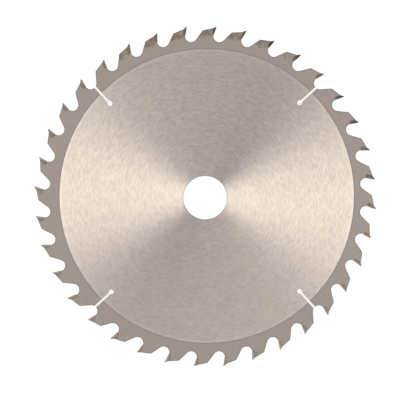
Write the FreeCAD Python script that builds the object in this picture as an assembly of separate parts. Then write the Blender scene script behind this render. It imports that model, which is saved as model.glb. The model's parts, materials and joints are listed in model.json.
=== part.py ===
import FreeCAD, Part
import math
import os

# Circular saw blade for wood: a flat steel plate with a bore, round gullets and
# four expansion slots, and a cemented carbide tip brazed into a seat at the
# front of every tooth. The blade lies flat. Z is the axis of the bore, and the
# origin is the centre of the bore, in the middle of the plate's thickness.
# Seen from +Z the blade cuts clockwise. Lengths are millimetres.

# Blade as a whole
cutting_diameter = 235.0
tooth_count = 36
first_gullet_deg = 5.0

# Steel plate: its thickness is that of the ground land, which is round and a
# little off centre. The ring of teeth round it was blasted clean after brazing,
# so each of its faces lies a little lower.
plate_thickness = 1.8
land_diameter = 201.9
land_height = 0.02
land_off_centre_x = 1.05
land_off_centre_y = 0.68
bore_diameter = 30.0
bore_chamfer = 0.2

# Angles of a tooth: its rake face against the radius, its back and its flank
# against the tangent at the cutting edge
hook_deg = 15.0
back_slope_deg = 16.0
flank_slope_deg = 57.8
back_corner_radius = 0.35

# Gullet: a round pocket whose wall stays a little behind the rake face, with
# its centre a little above the floor of the seat
gullet_radius = 4.05
face_overhang = 0.24
gullet_centre_rise = 0.3

# Expansion slots, each from the bottom of a gullet in to a round end hole
slot_count = 4
first_slot_gullet = 4
slot_width = 1.5
slot_lean_deg = 2.6
slot_hole_diameter = 3.5
slot_hole_radius = 91.7

# Carbide tip: wider than the plate, bevelled to one side and the other in turn,
# and relieved at its top and at its sides, inwards and backwards
kerf = 2.8
tip_length = 6.2
tip_thickness = 1.6
tip_heel_bevel = 0.5
top_clearance_deg = 25.0
top_bevel_deg = 10.0
side_relief_inwards_deg = 1.2
side_relief_backwards_deg = 2.0

# Braze between tip and seat, with a small fillet along both sides of the plate.
# The tip stands out of its seat by the drop from its rear top to the shoulder.
braze_thickness = 0.1
braze_fillet_width = 0.35
braze_fillet_height = 0.2
shoulder_drop = 0.65

# Sizes that follow from the ones above
cutting_radius = cutting_diameter / 2
half_plate = plate_thickness / 2
half_ring = half_plate - land_height
half_kerf = kerf / 2
pitch_deg = 360.0 / tooth_count
hook = math.radians(hook_deg)
top_rise = math.tan(math.radians(hook_deg + top_clearance_deg))
seat_wall_back = tip_thickness + braze_thickness
seat_floor_depth = tip_length + braze_thickness
heel_mitre = math.tan(math.radians(45.0 / 2))
shoulder_depth = tip_thickness * top_rise + shoulder_drop

AXIS = FreeCAD.Vector(0, 0, 1)
CENTRE = FreeCAD.Vector(0, 0, 0)

# A tooth is drawn at twelve o'clock, with its cutting edge on the Y axis.
# Depth runs down the rake face, and back runs from that face into the tooth.
CUTTING_EDGE = FreeCAD.Vector(0, cutting_radius, 0)
DEPTH = FreeCAD.Vector(-math.sin(hook), -math.cos(hook), 0)
BACK = FreeCAD.Vector(-math.cos(hook), math.sin(hook), 0)


def on_tooth(depth, back, z=0.0):
    """Point of the tooth at twelve o'clock, by its depth and back."""
    return CUTTING_EDGE + DEPTH * depth + BACK * back + AXIS * z


def slope(degrees):
    """Direction in the plate's plane, by its angle above the +X axis."""
    angle = math.radians(degrees)
    return FreeCAD.Vector(math.cos(angle), math.sin(angle), 0)


def turned(point, degrees):
    """Point turned anticlockwise about the bore's axis."""
    return FreeCAD.Rotation(AXIS, degrees).multVec(point)


def crossing(start, along, other_start, other_along):
    """Point where two lines in the plate's plane cross."""
    apart = other_start - start
    turn = along.x * other_along.y - along.y * other_along.x
    step = (apart.x * other_along.y - apart.y * other_along.x) / turn
    return start + along * step


def line(start, end):
    return Part.LineSegment(start, end).toShape()


def arc(start, middle, end):
    return Part.Arc(start, middle, end).toShape()


def arc_about(centre, radius, start, end, towards):
    """Arc from start to end that passes the centre on the side given."""
    middle = centre + FreeCAD.Vector(towards).normalize() * radius
    return arc(start, middle, end)


def slab(outline, low_z, high_z):
    """Solid of a closed outline drawn at z = 0, from one height to another."""
    face = Part.Face(outline)
    face.translate(AXIS * low_z)
    return face.extrude(AXIS * (high_z - low_z))


def polygon(corners):
    """Closed outline through the corners."""
    return Part.makePolygon(corners + corners[:1])


def ground(solid, point, outward):
    """Solid with all that lies outside a grinding plane taken off."""
    reach = 4 * (tip_length + kerf)
    wheel = Part.makeBox(reach, reach, reach, FreeCAD.Vector(-reach / 2, -reach / 2, 0))
    wheel.Placement = FreeCAD.Placement(point, FreeCAD.Rotation(AXIS, outward))
    return solid.cut(wheel)


# Gullet in front of the tooth at twelve o'clock
gullet_depth = seat_floor_depth - gullet_centre_rise
gullet_back = face_overhang - gullet_radius
gullet_centre = on_tooth(gullet_depth, gullet_back)
gullet_lead_deg = math.degrees(math.atan2(gullet_centre.x, gullet_centre.y))


def gullet_wall_back(depth):
    """How far behind the rake face the gullet's wall lies at a depth."""
    return gullet_back + math.sqrt(gullet_radius ** 2 - (depth - gullet_depth) ** 2)


# Corner points of the steel of that tooth
flank_along = slope(flank_slope_deg)
flank_into_steel = slope(flank_slope_deg - 90)
flank_foot = turned(gullet_centre, pitch_deg) + flank_into_steel * gullet_radius
shoulder = on_tooth(shoulder_depth, seat_wall_back)
back_along = slope(back_slope_deg)
back_corner = crossing(flank_foot, flank_along, shoulder, back_along)
seat_front = on_tooth(seat_floor_depth, gullet_wall_back(seat_floor_depth))


def heel(offset=0.0):
    """Rear and lower corner of the tip's bevelled heel, offset outwards."""
    inset = tip_heel_bevel - offset * heel_mitre
    rear = on_tooth(tip_length - inset, tip_thickness + offset)
    lower = on_tooth(tip_length + offset, tip_thickness - inset)
    return rear, lower


def tooth_outline():
    """Edges of the steel of one tooth, from its flank to the next gullet."""
    half_turn = math.radians(flank_slope_deg - back_slope_deg) / 2
    trim = back_corner_radius * math.tan(half_turn)
    flank_end = back_corner - flank_along * trim
    back_start = back_corner + back_along * trim
    round_centre = flank_end + flank_into_steel * back_corner_radius
    wall_end, floor_start = heel(braze_thickness)
    next_flank_foot = turned(flank_foot, -pitch_deg)
    return [
        line(flank_foot, flank_end),
        arc_about(round_centre, back_corner_radius, flank_end, back_start,
                  back_corner - round_centre),
        line(back_start, shoulder),
        line(shoulder, wall_end),
        line(wall_end, floor_start),
        line(floor_start, seat_front),
        arc_about(gullet_centre, gullet_radius, seat_front, next_flank_foot,
                  CENTRE - gullet_centre),
    ]


def tip_angle(index):
    """Angle of a tip about the bore, counted from the tip at twelve o'clock."""
    return first_gullet_deg + gullet_lead_deg + index * pitch_deg - 90


def expansion_slot(index):
    """Cutter for one slot and its end hole, which leans about its middle."""
    gullet_angle = first_gullet_deg + index * pitch_deg
    depth = 2 * plate_thickness
    mouth_radius = gullet_centre.Length
    bottom_radius = mouth_radius - gullet_radius
    middle_radius = (slot_hole_radius + bottom_radius) / 2
    inner = slot_hole_radius - middle_radius
    slit = Part.makeBox(mouth_radius - slot_hole_radius, slot_width, depth,
                        FreeCAD.Vector(inner, -slot_width / 2, -depth / 2))
    hole = Part.makeCylinder(slot_hole_diameter / 2, depth,
                             FreeCAD.Vector(inner, 0, -depth / 2), AXIS)
    cutter = slit.fuse(hole)
    cutter.rotate(CENTRE, AXIS, -slot_lean_deg)
    cutter.translate(FreeCAD.Vector(middle_radius, 0, 0))
    cutter.rotate(CENTRE, AXIS, gullet_angle)
    return cutter


def bore_cutter():
    """Bore with a small chamfer at both faces, as one turned shape."""
    radius = bore_diameter / 2
    beyond = half_plate + bore_chamfer
    profile = [
        (0, -beyond),
        (radius + 2 * bore_chamfer, -beyond),
        (radius, -half_plate + bore_chamfer),
        (radius, half_plate - bore_chamfer),
        (radius + 2 * bore_chamfer, beyond),
        (0, beyond),
        (0, -beyond),
    ]
    wire = Part.makePolygon([FreeCAD.Vector(r, 0, z) for r, z in profile])
    return Part.Face(wire).revolve(CENTRE, AXIS, 360)


def land_disc(low_z, high_z):
    """Disc as wide as the ground land, from one height to another."""
    foot = FreeCAD.Vector(land_off_centre_x, land_off_centre_y, low_z)
    return Part.makeCylinder(land_diameter / 2, high_z - low_z, foot)


def saw_plate():
    """Steel plate with its teeth, seats, gullets, ground land, bore and slots."""
    edges = []
    for index in range(tooth_count):
        for edge in tooth_outline():
            edge.rotate(CENTRE, AXIS, tip_angle(index))
            edges.append(edge)
    outline = Part.Wire(Part.sortEdges(edges)[0])
    ring = slab(outline, -half_ring, half_ring)
    land = slab(outline, -half_plate, half_plate).common(land_disc(-half_plate, half_plate))
    cutters = [bore_cutter()]
    for number in range(slot_count):
        gullet = first_slot_gullet + number * tooth_count // slot_count
        cutters.append(expansion_slot(gullet))
    return ring.fuse(land).cut(cutters)


def carbide_tip(side):
    """Tip of the tooth at twelve o'clock, with its high corner at +Z or -Z."""
    rear_top = on_tooth(tip_thickness * top_rise, tip_thickness)
    foot = on_tooth(tip_length, 0)
    profile = polygon([CUTTING_EDGE, rear_top, *heel(), foot])
    tip = slab(profile, -half_kerf, half_kerf)
    high_corner = on_tooth(0, 0, side * half_kerf)
    bevel = AXIS * (side * math.tan(math.radians(top_bevel_deg)))
    tip = ground(tip, high_corner, BACK * top_rise - DEPTH - bevel)
    inwards = DEPTH * math.tan(math.radians(side_relief_inwards_deg))
    backwards = BACK * math.tan(math.radians(side_relief_backwards_deg))
    for face in (1, -1):
        corner = on_tooth(0, 0, face * half_kerf)
        tip = ground(tip, corner, AXIS * face + inwards + backwards)
    return tip


def braze_film():
    """Thin layer between the tip and the wall and floor of its seat."""
    rear, lower = heel()
    wall_end, floor_start = heel(braze_thickness)
    rear_top = crossing(rear, DEPTH, shoulder, back_along)
    foot_front = on_tooth(tip_length, gullet_wall_back(tip_length))
    profile = polygon([
        rear_top, shoulder, wall_end, floor_start,
        seat_front, foot_front, lower, rear,
    ])
    return slab(profile, -half_ring, half_ring)


def braze_fillet(side):
    """Fillet in the corner between the tip and one side of the plate."""
    top = shoulder_depth + braze_fillet_width
    front = gullet_wall_back(seat_floor_depth) + braze_fillet_width
    rear, lower = heel()
    outer_rear, outer_lower = heel(braze_fillet_width)
    outer_top = on_tooth(top, tip_thickness + braze_fillet_width)
    profile = polygon([
        on_tooth(top, tip_thickness), outer_top, outer_rear, outer_lower,
        on_tooth(tip_length + braze_fillet_width, front),
        on_tooth(tip_length, front), lower, rear,
    ])
    base = side * half_ring
    fillet = slab(profile, base, base + side * braze_fillet_height)
    foot = AXIS * base
    rise = AXIS * (side * braze_fillet_width)
    for corner, outward in (
        (outer_top, BACK),
        (outer_rear, (BACK + DEPTH).normalize()),
        (outer_lower, DEPTH),
    ):
        fillet = ground(fillet, corner + foot, outward * braze_fillet_height + rise)
    return fillet


def braze_seam():
    """All the braze of the tooth at twelve o'clock."""
    return braze_film().fuse([braze_fillet(1), braze_fillet(-1)]).removeSplitter()


def at_tooth(shape, index):
    """Copy of a shape of the tooth at twelve o'clock, at another tooth."""
    copy = shape.copy()
    copy.rotate(CENTRE, AXIS, tip_angle(index))
    return copy


def main():
    os.makedirs("parts", exist_ok=True)
    saw_plate().exportStep("parts/saw_plate.step")
    tips = (carbide_tip(-1), carbide_tip(1))
    seam = braze_seam()
    above_ring = [land_disc(half_ring, half_plate), land_disc(-half_plate, -half_ring)]
    seams = []
    for index in range(tooth_count):
        tip = at_tooth(tips[index % 2], index)
        tip.exportStep("parts/carbide_tip_%02d.step" % (index + 1))
        seams += at_tooth(seam, index).cut(above_ring).Solids
    Part.makeCompound(seams).exportStep("parts/braze_seams.step")


main()
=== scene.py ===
import json
import math

import bmesh
import bpy
from bpy.props import FloatProperty, FloatVectorProperty, PointerProperty
from mathutils import Matrix, Vector

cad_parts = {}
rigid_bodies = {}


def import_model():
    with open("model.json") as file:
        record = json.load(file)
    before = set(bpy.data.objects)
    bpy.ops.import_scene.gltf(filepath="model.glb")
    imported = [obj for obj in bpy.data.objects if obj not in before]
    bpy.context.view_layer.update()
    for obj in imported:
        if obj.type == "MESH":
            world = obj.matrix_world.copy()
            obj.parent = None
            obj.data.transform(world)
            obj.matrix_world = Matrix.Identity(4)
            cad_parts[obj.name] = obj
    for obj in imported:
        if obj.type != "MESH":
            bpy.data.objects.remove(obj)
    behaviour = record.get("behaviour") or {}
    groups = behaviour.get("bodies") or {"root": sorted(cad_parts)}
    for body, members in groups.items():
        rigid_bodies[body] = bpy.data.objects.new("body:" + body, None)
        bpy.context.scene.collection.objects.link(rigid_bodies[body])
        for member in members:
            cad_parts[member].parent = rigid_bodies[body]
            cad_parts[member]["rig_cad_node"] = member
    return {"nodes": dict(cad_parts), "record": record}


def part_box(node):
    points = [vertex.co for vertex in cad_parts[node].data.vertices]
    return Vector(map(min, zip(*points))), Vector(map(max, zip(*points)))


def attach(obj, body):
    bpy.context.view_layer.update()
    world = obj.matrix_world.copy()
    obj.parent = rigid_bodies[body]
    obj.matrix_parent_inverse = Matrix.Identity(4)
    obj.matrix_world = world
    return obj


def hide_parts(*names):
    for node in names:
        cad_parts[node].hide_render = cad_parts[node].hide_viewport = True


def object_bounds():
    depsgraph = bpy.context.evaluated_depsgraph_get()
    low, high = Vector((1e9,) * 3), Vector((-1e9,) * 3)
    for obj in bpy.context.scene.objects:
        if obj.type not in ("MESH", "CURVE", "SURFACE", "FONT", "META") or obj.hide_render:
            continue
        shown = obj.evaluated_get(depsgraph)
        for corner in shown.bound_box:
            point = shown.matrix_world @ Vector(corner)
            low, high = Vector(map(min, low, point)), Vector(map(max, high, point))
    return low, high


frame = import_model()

bl_info = {
    "name": "Circular saw blade",
    "version": (1, 0, 0),
    "blender": (4, 5, 0),
    "location": "3D View > Sidebar > Saw blade",
    "description": "Finishes a circular saw blade: ground plate, carbide tips, braze and studio",
    "category": "Object",
}

MM = 0.001
SAME_PLACE = 0.001 * MM  # Corners closer than this are one corner
SAME_PLANE = math.radians(0.2)  # Faces that meet flatter than this are one face
LAND_SLACK = 0.01 * MM  # Half of the land's height over the ring
SHARP_STEEL = math.radians(15)  # Edges of the plate that turn more than this stay sharp
SHARP_BRAZE = math.radians(60)  # The same for the braze, which has set round
CUT_ANGLE = math.radians(60)  # Least angle between a face of the plate and a cut wall
BEAD_SEED = 4  # Start of the random lumps on the braze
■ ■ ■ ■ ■
Required task:
Start at the line with "seam = braze_seam()", stop at the line with "record = json.load(file)", and return every line in that stretch exactly, those two included.

Full solution:
    seam = braze_seam()
    above_ring = [land_disc(half_ring, half_plate), land_disc(-half_plate, -half_ring)]
    seams = []
    for index in range(tooth_count):
        tip = at_tooth(tips[index % 2], index)
        tip.exportStep("parts/carbide_tip_%02d.step" % (index + 1))
        seams += at_tooth(seam, index).cut(above_ring).Solids
    Part.makeCompound(seams).exportStep("parts/braze_seams.step")


main()
=== scene.py ===
import json
import math

import bmesh
import bpy
from bpy.props import FloatProperty, FloatVectorProperty, PointerProperty
from mathutils import Matrix, Vector

cad_parts = {}
rigid_bodies = {}


def import_model():
    with open("model.json") as file:
        record = json.load(file)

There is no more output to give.